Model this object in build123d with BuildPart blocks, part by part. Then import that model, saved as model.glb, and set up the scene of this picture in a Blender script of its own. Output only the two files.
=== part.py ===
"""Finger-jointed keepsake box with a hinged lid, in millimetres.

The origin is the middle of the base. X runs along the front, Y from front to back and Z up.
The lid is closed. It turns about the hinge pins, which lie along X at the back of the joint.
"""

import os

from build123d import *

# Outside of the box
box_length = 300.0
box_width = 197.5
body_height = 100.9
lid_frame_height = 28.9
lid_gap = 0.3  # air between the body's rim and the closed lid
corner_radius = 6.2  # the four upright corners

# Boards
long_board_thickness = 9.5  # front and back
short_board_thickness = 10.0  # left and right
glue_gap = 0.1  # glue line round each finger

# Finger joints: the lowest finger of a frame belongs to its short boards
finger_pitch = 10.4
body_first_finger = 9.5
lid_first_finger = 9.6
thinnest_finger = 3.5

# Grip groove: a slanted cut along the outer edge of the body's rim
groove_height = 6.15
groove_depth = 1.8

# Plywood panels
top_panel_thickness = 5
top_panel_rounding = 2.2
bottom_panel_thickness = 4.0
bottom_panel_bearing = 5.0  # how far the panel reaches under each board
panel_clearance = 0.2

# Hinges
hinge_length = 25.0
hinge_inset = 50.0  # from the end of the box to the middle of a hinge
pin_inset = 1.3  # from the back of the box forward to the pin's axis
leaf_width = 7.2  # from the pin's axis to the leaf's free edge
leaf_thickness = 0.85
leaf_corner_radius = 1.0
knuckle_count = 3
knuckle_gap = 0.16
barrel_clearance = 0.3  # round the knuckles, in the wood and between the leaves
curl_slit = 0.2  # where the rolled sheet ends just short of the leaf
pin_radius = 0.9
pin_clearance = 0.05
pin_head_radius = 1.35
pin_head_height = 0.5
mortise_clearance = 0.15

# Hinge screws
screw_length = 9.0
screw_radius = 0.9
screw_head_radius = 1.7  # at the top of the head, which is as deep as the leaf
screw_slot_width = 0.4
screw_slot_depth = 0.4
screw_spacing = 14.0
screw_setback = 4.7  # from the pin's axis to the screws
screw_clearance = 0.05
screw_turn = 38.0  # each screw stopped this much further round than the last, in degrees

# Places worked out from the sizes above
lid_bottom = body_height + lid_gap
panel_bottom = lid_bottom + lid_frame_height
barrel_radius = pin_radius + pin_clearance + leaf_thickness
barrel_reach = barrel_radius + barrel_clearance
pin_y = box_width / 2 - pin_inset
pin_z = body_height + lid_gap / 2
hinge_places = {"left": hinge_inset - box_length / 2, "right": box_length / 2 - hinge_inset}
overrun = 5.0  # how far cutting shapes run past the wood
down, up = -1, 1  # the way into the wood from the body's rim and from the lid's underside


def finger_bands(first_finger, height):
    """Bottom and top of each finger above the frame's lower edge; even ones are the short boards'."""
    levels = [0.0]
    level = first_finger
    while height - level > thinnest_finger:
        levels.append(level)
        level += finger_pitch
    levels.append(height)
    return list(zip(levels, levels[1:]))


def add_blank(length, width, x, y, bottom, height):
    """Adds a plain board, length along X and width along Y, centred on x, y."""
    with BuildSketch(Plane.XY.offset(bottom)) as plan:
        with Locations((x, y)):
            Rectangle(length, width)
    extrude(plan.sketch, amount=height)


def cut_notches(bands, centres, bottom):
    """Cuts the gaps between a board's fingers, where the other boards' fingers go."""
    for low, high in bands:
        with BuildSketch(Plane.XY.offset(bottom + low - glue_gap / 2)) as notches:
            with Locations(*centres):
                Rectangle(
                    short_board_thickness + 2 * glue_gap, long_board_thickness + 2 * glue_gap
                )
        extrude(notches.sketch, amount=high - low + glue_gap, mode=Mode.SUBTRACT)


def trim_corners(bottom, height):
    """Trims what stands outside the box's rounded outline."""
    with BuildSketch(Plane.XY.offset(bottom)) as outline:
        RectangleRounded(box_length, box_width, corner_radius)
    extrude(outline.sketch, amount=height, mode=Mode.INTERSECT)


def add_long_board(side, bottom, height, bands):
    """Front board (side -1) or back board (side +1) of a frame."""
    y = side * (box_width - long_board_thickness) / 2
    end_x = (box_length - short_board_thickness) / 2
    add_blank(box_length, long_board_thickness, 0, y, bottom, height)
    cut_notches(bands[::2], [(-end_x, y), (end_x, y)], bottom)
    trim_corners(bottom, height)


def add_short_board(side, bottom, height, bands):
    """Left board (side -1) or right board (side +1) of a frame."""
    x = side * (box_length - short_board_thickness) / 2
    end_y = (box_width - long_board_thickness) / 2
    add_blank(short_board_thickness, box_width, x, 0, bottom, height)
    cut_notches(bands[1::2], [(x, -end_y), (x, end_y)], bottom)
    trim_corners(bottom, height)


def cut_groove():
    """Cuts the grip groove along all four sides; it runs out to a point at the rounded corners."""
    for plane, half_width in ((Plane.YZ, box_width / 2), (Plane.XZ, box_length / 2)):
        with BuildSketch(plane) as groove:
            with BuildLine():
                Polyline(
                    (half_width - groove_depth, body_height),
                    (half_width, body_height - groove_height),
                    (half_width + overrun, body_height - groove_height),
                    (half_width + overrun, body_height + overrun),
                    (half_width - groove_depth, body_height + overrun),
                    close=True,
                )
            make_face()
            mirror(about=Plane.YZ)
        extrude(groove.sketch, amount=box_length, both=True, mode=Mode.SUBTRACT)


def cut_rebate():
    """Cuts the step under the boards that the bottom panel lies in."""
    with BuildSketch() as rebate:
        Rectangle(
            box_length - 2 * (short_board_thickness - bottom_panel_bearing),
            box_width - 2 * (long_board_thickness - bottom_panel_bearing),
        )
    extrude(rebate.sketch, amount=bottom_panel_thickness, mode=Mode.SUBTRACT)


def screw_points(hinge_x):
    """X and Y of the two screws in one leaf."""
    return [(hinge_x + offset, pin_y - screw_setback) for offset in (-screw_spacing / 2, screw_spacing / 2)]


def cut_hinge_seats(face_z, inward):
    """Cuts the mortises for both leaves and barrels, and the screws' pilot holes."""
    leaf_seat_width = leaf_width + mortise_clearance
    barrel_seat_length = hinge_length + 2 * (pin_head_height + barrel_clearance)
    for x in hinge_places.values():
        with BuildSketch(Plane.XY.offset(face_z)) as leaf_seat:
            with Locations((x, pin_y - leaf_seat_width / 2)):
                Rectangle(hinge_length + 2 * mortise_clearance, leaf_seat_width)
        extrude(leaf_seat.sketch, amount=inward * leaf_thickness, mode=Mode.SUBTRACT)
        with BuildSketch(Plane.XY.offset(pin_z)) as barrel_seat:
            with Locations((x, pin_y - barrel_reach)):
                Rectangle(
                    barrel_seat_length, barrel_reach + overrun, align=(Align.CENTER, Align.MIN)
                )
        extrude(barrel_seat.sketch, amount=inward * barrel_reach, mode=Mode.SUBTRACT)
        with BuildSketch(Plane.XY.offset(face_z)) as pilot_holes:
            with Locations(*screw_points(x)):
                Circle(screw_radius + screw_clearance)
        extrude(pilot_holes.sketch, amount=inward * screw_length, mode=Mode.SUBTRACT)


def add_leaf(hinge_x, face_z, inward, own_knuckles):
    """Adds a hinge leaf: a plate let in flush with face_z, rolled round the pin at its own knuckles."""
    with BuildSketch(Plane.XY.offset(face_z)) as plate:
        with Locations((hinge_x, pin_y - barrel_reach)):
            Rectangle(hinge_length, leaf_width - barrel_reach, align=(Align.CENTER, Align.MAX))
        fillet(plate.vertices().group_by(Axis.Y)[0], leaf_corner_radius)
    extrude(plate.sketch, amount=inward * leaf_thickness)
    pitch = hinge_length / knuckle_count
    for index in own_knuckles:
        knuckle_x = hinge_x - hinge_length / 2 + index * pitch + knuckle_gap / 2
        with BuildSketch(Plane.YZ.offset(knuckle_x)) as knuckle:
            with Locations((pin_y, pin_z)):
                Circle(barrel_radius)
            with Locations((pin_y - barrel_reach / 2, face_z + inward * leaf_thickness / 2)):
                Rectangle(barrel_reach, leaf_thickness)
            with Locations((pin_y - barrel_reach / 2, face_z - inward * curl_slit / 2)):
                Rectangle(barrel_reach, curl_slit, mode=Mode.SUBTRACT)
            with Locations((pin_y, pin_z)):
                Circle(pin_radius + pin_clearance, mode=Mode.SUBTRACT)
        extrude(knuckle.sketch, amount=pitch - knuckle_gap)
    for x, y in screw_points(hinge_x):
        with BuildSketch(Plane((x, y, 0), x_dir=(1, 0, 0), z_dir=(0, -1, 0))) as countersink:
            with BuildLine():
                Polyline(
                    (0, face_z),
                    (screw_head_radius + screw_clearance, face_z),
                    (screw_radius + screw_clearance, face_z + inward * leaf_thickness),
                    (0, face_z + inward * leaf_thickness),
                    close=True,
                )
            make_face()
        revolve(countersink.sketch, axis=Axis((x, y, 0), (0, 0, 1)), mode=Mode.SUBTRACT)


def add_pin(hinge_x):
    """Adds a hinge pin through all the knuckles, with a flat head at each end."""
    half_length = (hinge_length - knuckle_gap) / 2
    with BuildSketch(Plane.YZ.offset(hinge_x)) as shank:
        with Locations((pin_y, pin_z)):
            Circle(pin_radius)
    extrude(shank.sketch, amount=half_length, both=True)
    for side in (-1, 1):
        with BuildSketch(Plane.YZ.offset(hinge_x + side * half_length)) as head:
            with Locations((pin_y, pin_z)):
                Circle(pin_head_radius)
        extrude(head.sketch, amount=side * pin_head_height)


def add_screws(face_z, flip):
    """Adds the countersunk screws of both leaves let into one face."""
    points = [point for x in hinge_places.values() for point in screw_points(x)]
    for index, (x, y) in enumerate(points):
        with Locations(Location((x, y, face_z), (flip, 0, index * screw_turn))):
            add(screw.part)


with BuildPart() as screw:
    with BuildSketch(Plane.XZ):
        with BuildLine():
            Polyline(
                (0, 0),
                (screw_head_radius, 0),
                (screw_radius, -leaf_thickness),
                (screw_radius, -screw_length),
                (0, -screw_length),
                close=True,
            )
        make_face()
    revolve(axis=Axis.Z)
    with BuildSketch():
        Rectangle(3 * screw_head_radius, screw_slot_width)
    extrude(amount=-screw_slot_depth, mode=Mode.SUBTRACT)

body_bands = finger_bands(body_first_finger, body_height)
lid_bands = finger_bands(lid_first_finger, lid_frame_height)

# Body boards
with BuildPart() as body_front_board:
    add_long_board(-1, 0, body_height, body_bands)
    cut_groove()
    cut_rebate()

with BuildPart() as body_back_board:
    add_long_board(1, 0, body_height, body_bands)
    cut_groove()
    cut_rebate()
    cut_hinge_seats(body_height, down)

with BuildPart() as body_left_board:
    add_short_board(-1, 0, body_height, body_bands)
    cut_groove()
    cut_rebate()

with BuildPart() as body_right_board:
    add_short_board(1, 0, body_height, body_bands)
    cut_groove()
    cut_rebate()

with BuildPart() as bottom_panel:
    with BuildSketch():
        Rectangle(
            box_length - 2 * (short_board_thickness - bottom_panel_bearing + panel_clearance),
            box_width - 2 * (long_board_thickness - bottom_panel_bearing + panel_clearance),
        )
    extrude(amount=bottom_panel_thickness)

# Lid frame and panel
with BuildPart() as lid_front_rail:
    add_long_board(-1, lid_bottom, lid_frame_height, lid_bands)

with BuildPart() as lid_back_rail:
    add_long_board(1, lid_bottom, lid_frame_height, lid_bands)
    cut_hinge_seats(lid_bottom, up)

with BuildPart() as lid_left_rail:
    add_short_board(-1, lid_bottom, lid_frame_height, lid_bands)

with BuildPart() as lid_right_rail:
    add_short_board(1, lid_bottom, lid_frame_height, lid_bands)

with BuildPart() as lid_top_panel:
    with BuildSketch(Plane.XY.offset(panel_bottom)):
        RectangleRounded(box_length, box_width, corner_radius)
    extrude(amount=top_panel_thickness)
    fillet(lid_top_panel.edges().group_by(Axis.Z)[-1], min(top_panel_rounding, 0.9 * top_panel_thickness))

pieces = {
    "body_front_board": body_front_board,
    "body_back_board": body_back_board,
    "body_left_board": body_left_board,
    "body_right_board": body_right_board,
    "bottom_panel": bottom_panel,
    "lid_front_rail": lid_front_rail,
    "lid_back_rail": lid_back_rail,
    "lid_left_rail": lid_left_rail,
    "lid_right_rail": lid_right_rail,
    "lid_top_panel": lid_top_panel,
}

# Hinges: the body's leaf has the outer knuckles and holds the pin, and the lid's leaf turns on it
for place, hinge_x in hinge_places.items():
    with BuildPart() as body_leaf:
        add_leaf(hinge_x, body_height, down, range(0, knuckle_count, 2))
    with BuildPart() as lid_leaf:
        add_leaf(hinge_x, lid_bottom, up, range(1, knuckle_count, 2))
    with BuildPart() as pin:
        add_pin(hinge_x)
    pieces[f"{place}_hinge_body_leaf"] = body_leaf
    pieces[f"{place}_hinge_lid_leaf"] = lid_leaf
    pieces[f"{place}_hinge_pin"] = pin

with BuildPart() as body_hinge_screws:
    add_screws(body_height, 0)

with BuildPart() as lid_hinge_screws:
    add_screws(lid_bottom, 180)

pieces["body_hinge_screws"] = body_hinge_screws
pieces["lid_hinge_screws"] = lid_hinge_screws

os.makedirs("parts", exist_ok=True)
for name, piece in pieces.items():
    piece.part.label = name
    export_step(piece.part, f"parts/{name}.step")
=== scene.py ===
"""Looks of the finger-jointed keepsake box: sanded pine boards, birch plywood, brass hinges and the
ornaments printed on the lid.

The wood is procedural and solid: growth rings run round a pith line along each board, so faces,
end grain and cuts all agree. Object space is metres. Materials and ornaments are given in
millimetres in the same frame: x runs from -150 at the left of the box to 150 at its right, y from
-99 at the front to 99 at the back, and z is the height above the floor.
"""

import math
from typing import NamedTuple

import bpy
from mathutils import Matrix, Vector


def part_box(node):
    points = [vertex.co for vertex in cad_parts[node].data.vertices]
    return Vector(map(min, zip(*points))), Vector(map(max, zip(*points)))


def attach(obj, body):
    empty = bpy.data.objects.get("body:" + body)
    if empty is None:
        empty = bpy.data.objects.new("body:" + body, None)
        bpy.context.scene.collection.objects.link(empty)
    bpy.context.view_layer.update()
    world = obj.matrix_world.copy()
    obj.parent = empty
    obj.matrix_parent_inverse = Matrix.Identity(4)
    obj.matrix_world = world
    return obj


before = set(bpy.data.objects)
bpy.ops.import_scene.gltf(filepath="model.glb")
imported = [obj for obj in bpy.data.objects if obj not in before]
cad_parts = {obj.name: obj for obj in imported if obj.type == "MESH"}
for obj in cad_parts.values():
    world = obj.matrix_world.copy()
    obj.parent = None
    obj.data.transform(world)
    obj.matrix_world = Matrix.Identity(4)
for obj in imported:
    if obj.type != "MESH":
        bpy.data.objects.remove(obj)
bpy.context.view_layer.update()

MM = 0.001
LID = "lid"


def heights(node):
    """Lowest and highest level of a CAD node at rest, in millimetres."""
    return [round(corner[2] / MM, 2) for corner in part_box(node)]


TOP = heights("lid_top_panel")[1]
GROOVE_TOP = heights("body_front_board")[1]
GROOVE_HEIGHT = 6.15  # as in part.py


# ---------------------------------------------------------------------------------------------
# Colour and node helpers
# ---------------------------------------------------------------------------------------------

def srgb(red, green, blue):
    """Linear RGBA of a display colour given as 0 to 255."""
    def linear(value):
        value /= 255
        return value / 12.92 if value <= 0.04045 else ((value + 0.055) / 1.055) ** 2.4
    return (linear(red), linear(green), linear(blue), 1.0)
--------
Write out exactly the lines running from the line containing "from mathutils import Matrix, Vector" to the line containing "bpy.data.objects.remove(obj)", with both of those lines included.

from mathutils import Matrix, Vector


def part_box(node):
    points = [vertex.co for vertex in cad_parts[node].data.vertices]
    return Vector(map(min, zip(*points))), Vector(map(max, zip(*points)))


def attach(obj, body):
    empty = bpy.data.objects.get("body:" + body)
    if empty is None:
        empty = bpy.data.objects.new("body:" + body, None)
        bpy.context.scene.collection.objects.link(empty)
    bpy.context.view_layer.update()
    world = obj.matrix_world.copy()
    obj.parent = empty
    obj.matrix_parent_inverse = Matrix.Identity(4)
    obj.matrix_world = world
    return obj


before = set(bpy.data.objects)
bpy.ops.import_scene.gltf(filepath="model.glb")
imported = [obj for obj in bpy.data.objects if obj not in before]
cad_parts = {obj.name: obj for obj in imported if obj.type == "MESH"}
for obj in cad_parts.values():
    world = obj.matrix_world.copy()
    obj.parent = None
    obj.data.transform(world)
    obj.matrix_world = Matrix.Identity(4)
for obj in imported:
    if obj.type != "MESH":
        bpy.data.objects.remove(obj)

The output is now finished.